Robert Demond told the court that after he picked his son up from school last October, he asked about a "matter that had come to his attention." When his son didn't respond, Demond stopped the car and told his son, whose age was not released, to walk the remaining mile to their house.
Calling his disciplinary style "old-school,"Judge Kathleen Watanabe found Demond guilty of a misdemeanor charge of second-degree endangering the welfare of a minor. In addition to the probation and fine, Demond will have to take a child parenting class.
"How far did you make him walk?" asked Judge Kathleen Watanabe.
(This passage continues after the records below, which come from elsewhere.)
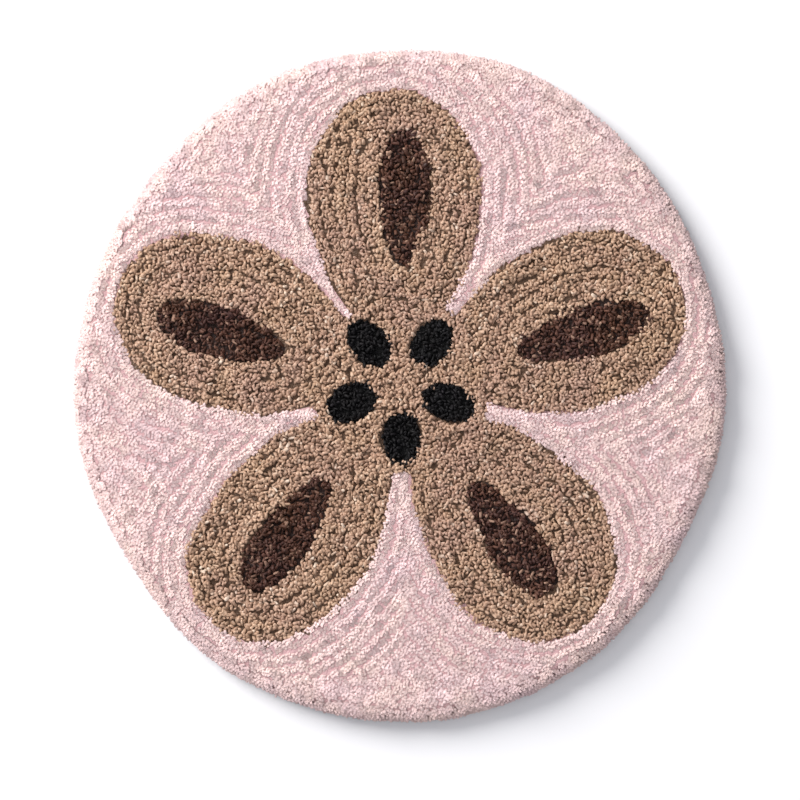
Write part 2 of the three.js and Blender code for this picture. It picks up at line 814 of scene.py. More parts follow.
@dataclass(frozen=True)
class Flower:
    """The inlaid pattern: petals with dark hearts round a centre with a ring of seeds.

    Attributes:
        petals: Number of petals, and of seeds.
        heading: Direction of the first petal in degrees.
        petal_start: Where the petals begin, from the middle.
        petal_length: Length of a petal.
        petal_width: Width of a petal.
        heart_start: Where the hearts begin.
        heart_length: Length of a heart.
        heart_width: Width of a heart.
        centre_radius: Radius of the centre.
        seed_ring: Radius of the ring that the seeds lie on.
        seed_length: Length of a seed.
        seed_width: Width of a seed.
        hand: How far the hand strays, as a share of each size.
        hand_turn: Degrees of stray in heading for a stray of one.
        petal_fullness: How far past its middle a petal is widest.
        heart_fullness: The same of a heart.
    """

    petals: int = 5
    heading: float = 90.0
    petal_start: float = 34.0
    petal_length: float = 174.0
    petal_width: float = 118.0
    heart_start: float = 84.0
    heart_length: float = 94.0
    heart_width: float = 36.0
    centre_radius: float = 62.0
    seed_ring: float = 36.0
    seed_length: float = 37.0
    seed_width: float = 26.0
    hand: float = 0.02
    hand_turn: float = 100.0
    petal_fullness: float = 0.16
    heart_fullness: float = 0.2

    def stray(self, seed: int) -> np.ndarray:
        """Three small random shares for one leaf's turn, length and width."""
        return self.hand * np.random.default_rng(seed).uniform(-1, 1, 3)

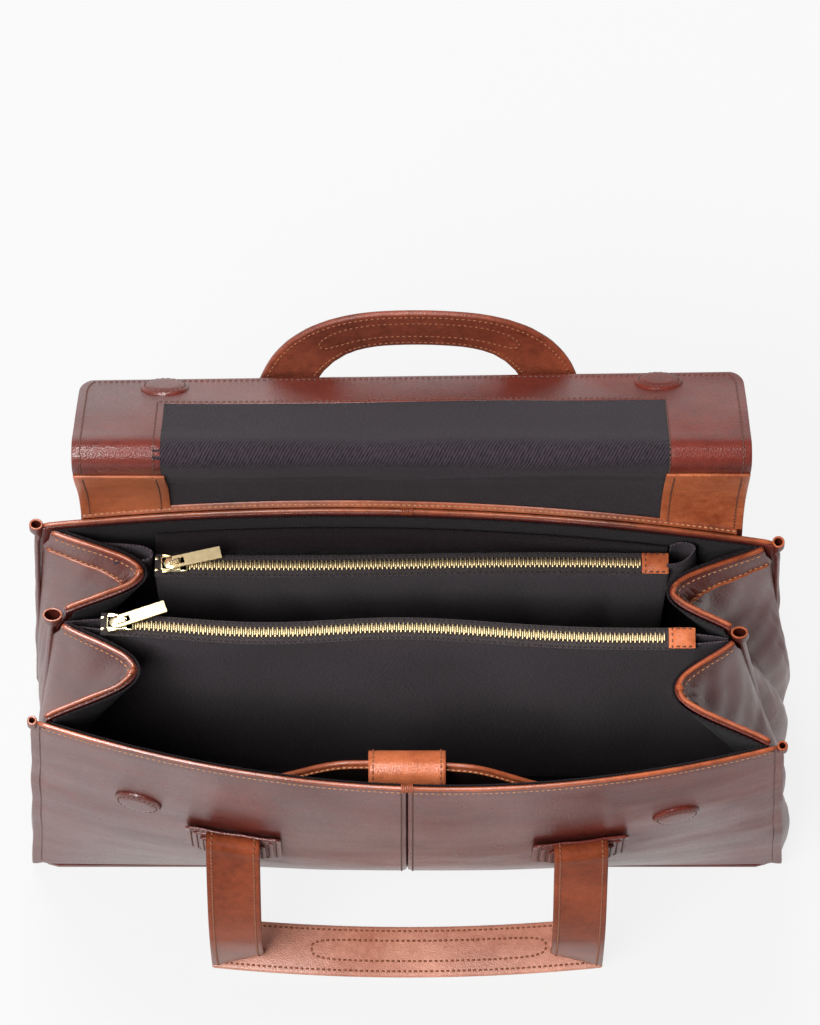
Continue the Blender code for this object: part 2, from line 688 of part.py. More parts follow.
def make_front_handle():
    """The fallen handle: two straps that bend over at the patches, and a grip on the floor."""
    exit_height = PATCH_TOP - STRAP_EXIT
    back = 2 * CLEARANCE + PATCH_LAYER + CLEARANCE + STRAP_THICKNESS / 2
    corner_y = -BASE_DEPTH / 2 - GRIP_FORWARD - STRAP_WIDTH / 4
    floor = CLEARANCE + STRAP_THICKNESS / 2
    straps = []
    for side_name, side in (("left", -1), ("right", 1)):
        top_x = side * PATCH_SPACING / 2
        wall = on_front(top_x, exit_height).y - back
        line = [Vector((wall, exit_height)), Vector((wall, exit_height + STRAP_BEND))]
        for step in range(1, 6):
            angle = math.pi * step / 6
            line.append(Vector((wall - STRAP_BEND * (1 - math.cos(angle)),
                                exit_height + STRAP_BEND * (1 + math.sin(angle)))))
        front = wall - 2 * STRAP_BEND
        line += [Vector((front, exit_height)),
                 Vector((mix(front, corner_y, 0.75), exit_height * 0.72)),
                 Vector((corner_y - STRAP_THICKNESS, exit_height * 0.36)),
                 Vector((corner_y, floor))]
        line = rounded(line, 1)

        def place(across, up, line=line, side=side, top_x=top_x):
            point, _ = along(line, up)
            offset = (across - 0.5) * STRAP_WIDTH
            x = mix(top_x, side * GRIP_CORNER_SPACING / 2, up) + offset
            slant = on_front(top_x + offset, exit_height).y - on_front(top_x, exit_height).y
            corner = -side * GRIP_CORNER_TURN * offset
            return x, point.x + mix(slant, corner, up ** 3), point.y
        straps.append(sheet(f"front_strap_{side_name}", 2, 16, place, STRAP_THICKNESS, STRAP_LEATHER,
                            centred=True, collection=tool_collection))

    half_length = GRIP_CORNER_SPACING / 2 + STRAP_WIDTH / 2

    def grip_place(across, up):
        share = mix(-1, 1, across)
        y = -BASE_DEPTH / 2 - GRIP_FORWARD + (up - 0.5) * STRAP_WIDTH - GRIP_BOW * (1 - share * share)
        return share * half_length, y, floor
    grip = sheet("handle_front", 12, 2, grip_place, STRAP_THICKNESS, STRAP_LEATHER, centred=True)
    for strap in straps:
        combine(grip, strap, "UNION")


def make_rear_handle():
    """The standing handle: legs that lean back behind the flap, and an arched grip."""
    exit_height = PATCH_TOP - STRAP_EXIT + STRAP_THICKNESS / 2
    half = PATCH_SPACING / 2
    stack = 4 * CLEARANCE + PATCH_LAYER + STRAP_THICKNESS / 2
    right = [Vector((row["side"] * half + REAR_GRIP_SHIFT * row["rise"], row["rise"] * REAR_HANDLE_RISE))
             for row in REAR_HANDLE_SHAPE]
    left = [Vector((-row["side"] * half + REAR_GRIP_SHIFT * row["rise"], row["rise"] * REAR_HANDLE_RISE))
            for row in REAR_HANDLE_SHAPE]
    line = rounded(left + [Vector((REAR_GRIP_SHIFT, REAR_HANDLE_RISE))] + right[::-1])

    def place(across, up):
        point, direction = along(line, up)
        lean = mix(REAR_HANDLE_LEAN, REAR_GRIP_LEAN, abs(direction.x))
        rise = Vector((0.0, math.sin(lean), math.cos(lean)))
        width = Vector((-direction.y, 0.0, 0.0)) + rise * direction.x
        offset = width * ((across - 0.5) * STRAP_WIDTH)
        left, right = on_rear(-half, exit_height).y, on_rear(half, exit_height).y
        root = mix(left, right, (point.x / half + 1) / 2)
        slant = on_rear(point.x + offset.x, exit_height).y - on_rear(point.x, exit_height).y
        slant *= max(0.0, 1.0 - 2 * point.y / REAR_HANDLE_RISE)
        back = root + stack + slant + point.y * math.sin(REAR_HANDLE_LEAN)
        return Vector((point.x, back, exit_height + point.y * math.cos(REAR_HANDLE_LEAN))) + offset
    sheet("handle_rear", 2, 30, place, STRAP_THICKNESS, STRAP_LEATHER, centred=True)


make_base()
make_walls()
make_gussets()
make_welts()
make_rims()
make_divider()
make_zip("middle_zip", middle_line, MIDDLE_ZIP_HEIGHT, MIDDLE_ZIP_LEFT, MIDDLE_ZIP_RIGHT,
         MIDDLE_PULL_TURN)
make_zip("rear_zip", lambda x: REAR_ZIP_Y, REAR_ZIP_HEIGHT, REAR_ZIP_LEFT, REAR_ZIP_RIGHT,
         REAR_PULL_TURN)
make_rear_pocket()
make_slip_pocket()
make_flap()
make_front_discs()
make_patches()
make_front_handle()
make_rear_handle()
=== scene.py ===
"""Looks of the leather business bag: one red-brown leather, black twill inside, brass zips."""
from functools import partial
from math import copysign, cos, exp, hypot, pi, radians, sin, sqrt

import bmesh
import bpy
from mathutils import Matrix, Vector, noise


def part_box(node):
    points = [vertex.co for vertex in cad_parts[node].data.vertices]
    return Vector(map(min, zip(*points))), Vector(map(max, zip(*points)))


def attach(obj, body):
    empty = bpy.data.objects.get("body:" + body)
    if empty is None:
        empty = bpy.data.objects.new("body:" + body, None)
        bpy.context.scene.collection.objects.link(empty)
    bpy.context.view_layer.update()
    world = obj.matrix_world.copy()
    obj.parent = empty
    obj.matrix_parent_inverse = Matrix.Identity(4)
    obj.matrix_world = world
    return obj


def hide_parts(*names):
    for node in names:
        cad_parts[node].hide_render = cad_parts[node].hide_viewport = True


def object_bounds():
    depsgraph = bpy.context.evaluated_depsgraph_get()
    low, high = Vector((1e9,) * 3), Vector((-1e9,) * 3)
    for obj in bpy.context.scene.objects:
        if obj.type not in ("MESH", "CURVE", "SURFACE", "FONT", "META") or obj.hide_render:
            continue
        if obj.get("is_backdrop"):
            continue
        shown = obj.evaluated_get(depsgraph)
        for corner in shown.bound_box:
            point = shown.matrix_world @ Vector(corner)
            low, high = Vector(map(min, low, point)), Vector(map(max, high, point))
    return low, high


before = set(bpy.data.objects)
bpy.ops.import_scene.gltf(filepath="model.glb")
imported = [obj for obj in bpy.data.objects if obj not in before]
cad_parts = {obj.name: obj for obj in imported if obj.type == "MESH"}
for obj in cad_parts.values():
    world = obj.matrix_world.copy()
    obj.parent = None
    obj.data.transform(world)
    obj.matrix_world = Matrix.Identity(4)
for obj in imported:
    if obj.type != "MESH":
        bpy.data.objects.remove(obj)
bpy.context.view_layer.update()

# Studio
# A pale seamless floor that glows a little, as a lit sweep does, under two soft boxes: one at
# the upper left in front, one above the rear. Leather seen at a low angle mirrors the floor.
FLOOR_HALF = 9.0
FLOOR_GAP = 0.0002
FLOOR_WHITE = (0.055, 0.055, 0.0555)
FLOOR_GLOW = 0.842
ROOM_STRENGTH = 0.24
ROOM_LEFT_SHARE = 2.4
ROOM_RIGHT_SHARE = 0.15
SOFT_BOXES = {"front_soft_box": (170.0, 1.8, Vector((-1.15, -1.45, 3.70))),
              "rear_soft_box": (125.0, 1.4, Vector((-0.38, 1.42, 3.85)))}
AIM = Vector((0.0016, 0.064, 0.280))
CAMERA_DISTANCE = 3.4
CAMERA_ELEVATION = radians(71.0)
LONG_SIDE_MM = 36.0
PIXELS_PER_MM = 1.83
PHOTO_HEIGHT = 1025


def settle(node, **inputs):
    for name, value in inputs.items():
        node.inputs[name.replace("_", " ")].default_value = value
    return node


def node_of(nodes, kind, **inputs):
    return settle(nodes.new(kind), **inputs)


def joiner(tree):
    """A function that leads one node's output to another's input."""
    def join(source, output, target, entry):
        tree.links.new(source.outputs[output], target.inputs[entry])
    return join


def new_finish(name):
    """A material, its nodes, its shader and the function that joins them."""
    paint = bpy.data.materials.new(name)
    paint.use_nodes = True
    nodes = paint.node_tree.nodes
    return paint, nodes, nodes["Principled BSDF"], joiner(paint.node_tree)


floor_mesh = bpy.data.meshes.new("floor")
floor_grid = bmesh.new()
bmesh.ops.create_grid(floor_grid, x_segments=1, y_segments=1, size=FLOOR_HALF)
floor_grid.to_mesh(floor_mesh)
floor_grid.free()
floor = bpy.data.objects.new("floor", floor_mesh)
bpy.context.scene.collection.objects.link(floor)
floor.location.z = -FLOOR_GAP
floor_paint, _, floor_shader, _ = new_finish("white_sweep")
settle(floor_shader, Base_Color=(*FLOOR_WHITE, 1), Roughness=0.9, Specular_IOR_Level=0.2,
       Emission_Color=(1, 1, 1, 1), Emission_Strength=FLOOR_GLOW)
floor_mesh.materials.append(floor_paint)
floor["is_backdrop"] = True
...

"About a mile," Demond said.
These are different times, Watanabe said. It is understandable that you became upset with your son, but it is dangerous for children to walk along the highway, and there are predators out there, she said. The age of the child was not revealed in the course of the hearing and the Office of the Prosecuting Attorney would not divulge further information.
Demond, who said such punishment was common when he was growing up, agreed to his sentence and assured the judge he'd handle similar situations differently in the future.
UPDATE 9:20 am: Demond's son was 8 at the time of the incident. The two-lane road the son was dropped off on—Kuhio Highway— reportedly has 10-25 foot shoulders on each side but no sidewalks. From KHON:
De Mond said when he picked up his eight-year-old son from A-plus at Kilauea Elementary School, he noticed his son was on a time-out. On their way home, De Mond asked his son what happened.
"He answered, 'I don't know,' and I go, 'You need to take responsibility for your actions. Why were you in time out?' He kept saying 'I don't know," De Mond said.
About a mile from home, De Mond stopped the car along Kuhio Hwy. and told his son to walk home, he said.
"(I told him) basically think about what you did in A-plus to put you in time out," he said. De Mond continued home with his two other sons.
When De Mond went back roughly five minutes later, his son was gone, De Mond said.
Turns out, a bystander saw him crying, brought him back to the school and called police.